Pendant cette longue relâche d’un mois, les vaisseaux furent calfatés, les gréements visités avec attention, et l’on prit toutes les mesures de précaution usitées pour les voyages dans ces climats humides et brûlants.

Quelques détails sur la rade d’Amboine, les mœurs et les usages de la population indigène, ne sont pas dépourvus d’intérêt.

« La rade d’Amboine, dit La Billardière, forme un canal d’environ deux myriamètres de long sur une largeur moyenne de deux tiers de myriamètre. Ses bords offrent souvent un bon ancrage, et quelquefois, cependant, un fond de corail.

« Le fort, nommé le fort de la Victoire, est construit en briques ; le gouverneur et quelques membres du conseil y ont établi leur résidence.

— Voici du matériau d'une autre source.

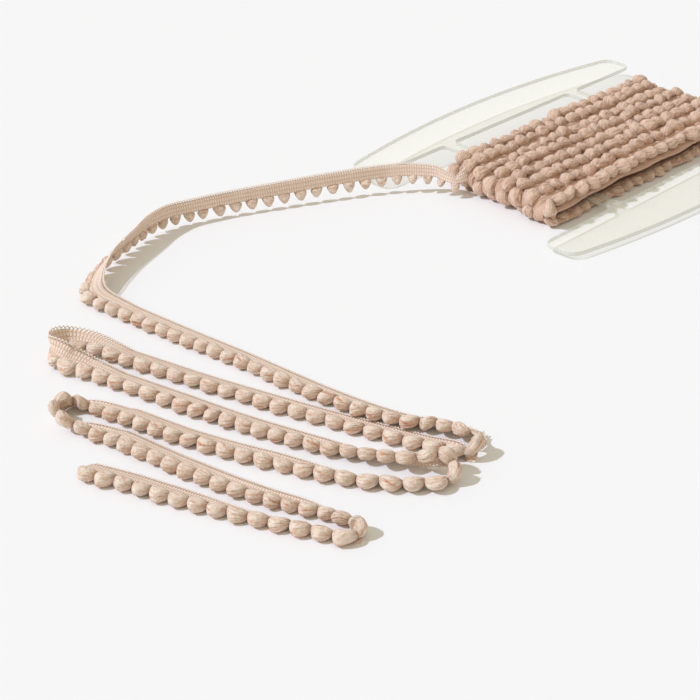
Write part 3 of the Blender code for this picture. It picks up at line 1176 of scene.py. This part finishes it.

Il tombait alors en ruines, et, lorsqu’on y tirait le canon, il éprouvait toujours quelque dommage très apparent.

« La garnison était composée d’environ deux cents hommes, dont les naturels de l’île formaient le plus grand nombre ; les autres étaient quelques soldats de la compagnie venus d’Europe et un faible détachement du régiment de Wurtemberg…

« Le petit nombre des soldats qui survivent au séjour de l’Inde rend encore plus précieux ceux qui y ont passé quelques années ; aussi la compagnie hollandaise est rarement fidèle aux promesses qu’elle leur fait de les laisser repasser en Europe lorsque leur temps est expiré… J’ai rencontré quelques-uns de ces malheureux qu’on retenait depuis plus de vingt ans, quoique, aux termes des conventions, ils eussent dû être libres depuis longtemps… « Les habitants d’Amboine parlent le malais, langue fort douce et musicale.